Fareed Zakaria - The Real Story of Pricey Oil - Newsweek
The Real Story of Pricey Oil
Since the mid-1970s the demand for petroleum in Western Europe and Japan has been flat. In the United States it has doubled.
Newsweek
http://www.msnbc.msn.com/id/12779051/site/newsweek/
May 22, 2006 issue - In March 2005, when a young Goldman Sachs analyst, Arjun Murti, predicted a doubling in oil prices to $100 a barrel, some compared the projection with the exaggerated forecasts of the technology era. But with oil at $70 a barrel, Murti's idea doesn't look bubbly anymore. Now we're experiencing a different conventional wisdom, one that says high oil prices reflect simple economics and there's not much anyone can do about it. Demand is rising, supply can't keep up, so prices rise. But behind the economics lie two powerful political realities that are worth exploring—and that suggest that market fatalism is the wrong response to this looming crisis.
I don't know if the world is running out of oil, a subject of heated debate. Even oil experts really are just guessing. But what's clear is that supply is low because few producers are spending big chunks of money to find and develop new oilfields. Without massive long-term investments, supply cannot keep up with demand. Another Goldman analyst, Jeffrey Currie, estimates that it would take $3.5 trillion dollars (yes, trillion) in the next decade to keep up with rising demand. Actual investments are going to be a fraction of this number.
Why? Partly because oil companies are fighting the last war. Spooked by the 1980s, when oversupply caused prices to collapse, they have been underinvesting for a decade. But private oil companies—the so-called majors—have reversed course. The problem is that the majors are actually the minors now. Exxon, Chevron and BP are small in comparison with the real giants, the national companies of the major oil-producing countries. They—Saudi Aramco, Petróleos de Venezuela S.A.—control more than 70 percent of oil production. And mostly they are not investing for the long term. Why? It's politics, stupid.
There are really only five countries that matter in the world of oil: Saudi Arabia, Iran, Iraq, Russia and Venezuela. And in every one of these countries, the government has questionable legitimacy or competence. Thus political leaders use their oil money to buy political support. They provide vast handouts to their people—gas is 40 cents a gallon in Iran!—in hope of keeping them quiet.
Consider the lineup. Saudi Arabia is actually the best of the bunch. While it lavishes its population with benefits, it has also begun spending to build up its supplies. The others are much worse. Russian production was growing 5 to 10 percent a year in the 1990s but is now increasing at merely 2 to 3 percent. Iran is flat, Iraq is down and Venezuelan production has dropped by half since 2003. In order to build up real capacity, these governments would need to take their oil revenues and reinvest them in projects that would take five to 10 years to spout oil. Which of these countries has that level of stability, confidence or competence?

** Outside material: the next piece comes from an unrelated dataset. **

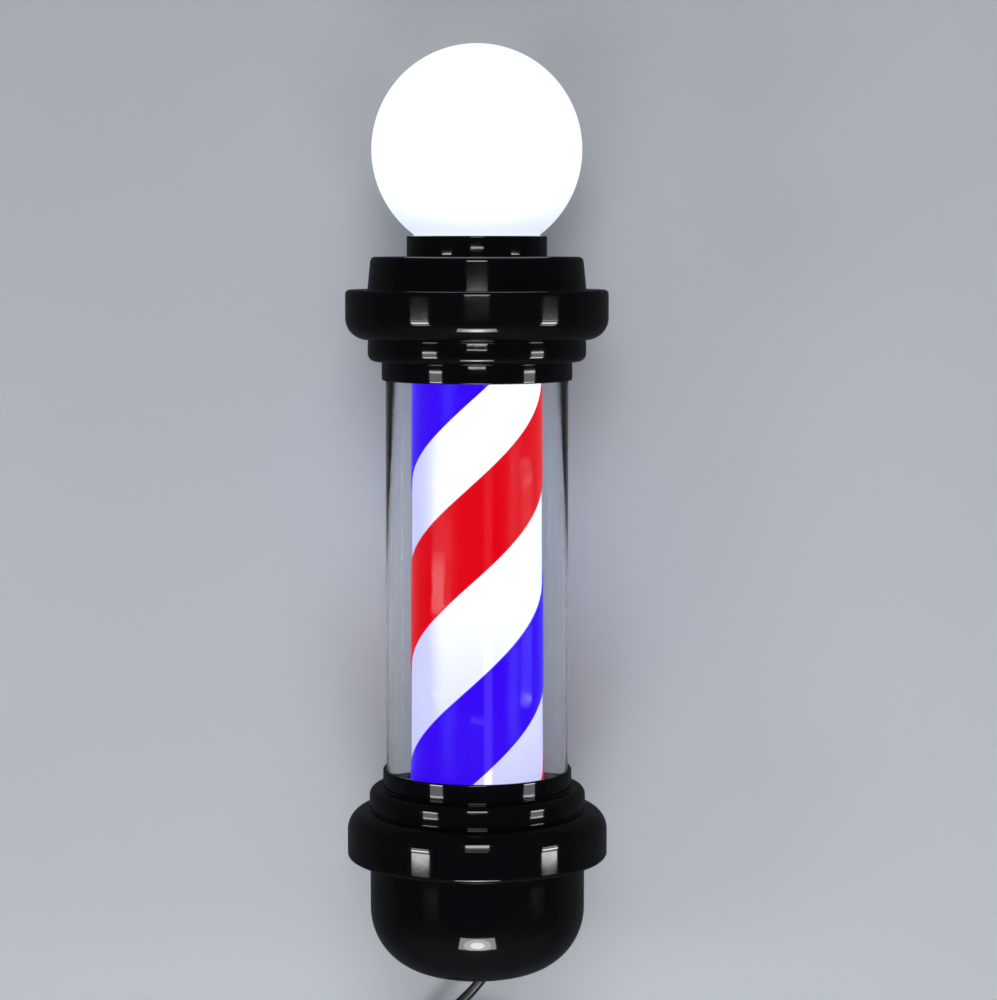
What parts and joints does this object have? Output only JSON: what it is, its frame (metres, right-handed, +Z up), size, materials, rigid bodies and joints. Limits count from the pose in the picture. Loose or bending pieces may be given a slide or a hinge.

The second political reality is in the United States. For all the talk about China and India, America remains the gorilla of global gas. India consumes 2.5 million barrels of oil a day. America burns 10 times that amount. The single biggest shift in global demand over the past decade has not been the rise of China but the rise of SUVs. Since the mid-1970s the demand for petroleum in Western Europe and Japan has been flat. In the United States it has doubled.

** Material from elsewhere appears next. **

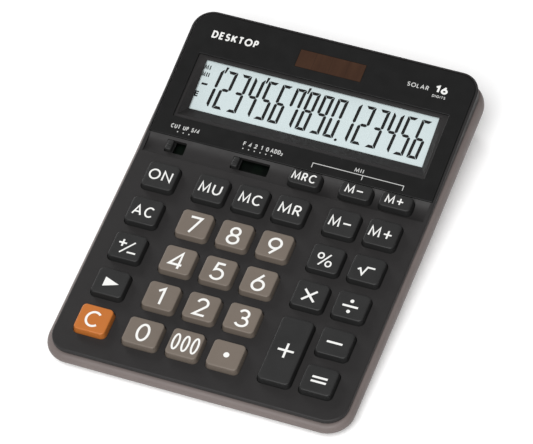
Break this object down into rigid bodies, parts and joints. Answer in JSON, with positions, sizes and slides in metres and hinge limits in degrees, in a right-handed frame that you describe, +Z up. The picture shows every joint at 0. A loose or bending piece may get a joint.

This ever-rising economic demand in America is fueled by politics. Without a loophole in the law, SUVs would be banned. Without artificially low gas prices, Americans would not guzzle as much gas. The American government subsidizes gas in many different ways, big and small. As consumers, we do not pay for the enormous expense involved in policing the Middle East, an expense we would almost certainly not incur if its chief export was carrots. We do not pay for the environmental fallout from burning gasoline. We get free roads and a free ride. And it might get freer. American politicians are jumping all over themselves to provide tax relief because a gallon of gas might hit $4—while prices in Japan and Europe are close to $7. I understand why the Saudi regime keeps gas cheap to bribe its citizens. But must America do the same?

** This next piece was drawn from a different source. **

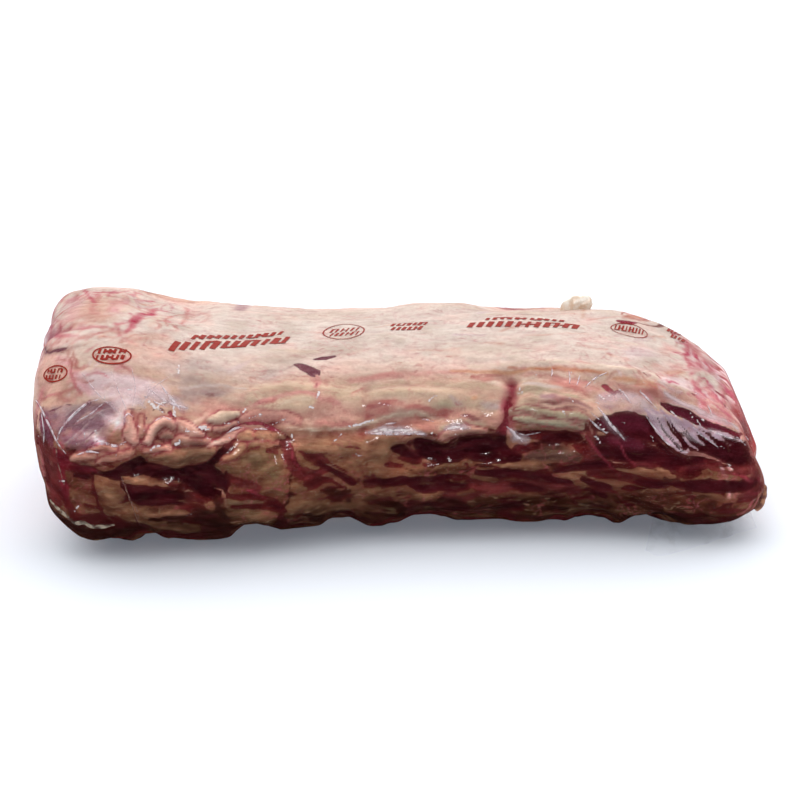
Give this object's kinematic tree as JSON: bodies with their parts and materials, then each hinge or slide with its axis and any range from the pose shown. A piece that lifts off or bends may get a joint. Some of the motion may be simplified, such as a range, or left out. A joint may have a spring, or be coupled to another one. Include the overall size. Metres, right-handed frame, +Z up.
{
  "type": "raw beef rib roast",
  "caption": "Whole boned raw beef rib roast, long and squarish in section, shrunk tight into a clear bag with its loose end lying in front.",
  "frame": {"origin": "middle of the roast's footprint, on the surface it lies on", "axes": "+X along the roast towards the sloping end, -Y towards its fat-lip side, +Z up"},
  "size_m": [0.4273, 0.2009, 0.1235],
  "materials": {
    "filmed_meat": "raw beef and fat seen through tight glossy film",
    "clear_film": "thin clear shrink film, glossy, creased where it gathers",
    "print_ink": "flat brick-red ink under the film's gloss"
  },
  "bodies": {
    "root": {"bagged_rib_roast": "filmed_meat"}
  },
  "joints": []
}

President Bush has set up an absurd investigation into price fixing and gouging, which at best will be an exercise in futility. But imagine if he set up a national commission on energy that explained to Americans why prices were high. If the president and Congress were to propose a powerful package of measures—higher gas taxes, fuel-efficiency standards starting at 30 and rising to 40 miles per gallon, tax credits for new technologies—it would begin to wean the United States off its addiction to oil. And, it would signal to the market that demand for oil in the United States was likely to slow and stabilize. The fear, uncertainty and speculation that is built into the price of oil right now would ease. I can see the headline now: government acts boldly; oil prices drop. That's not just good economics, it's good politics.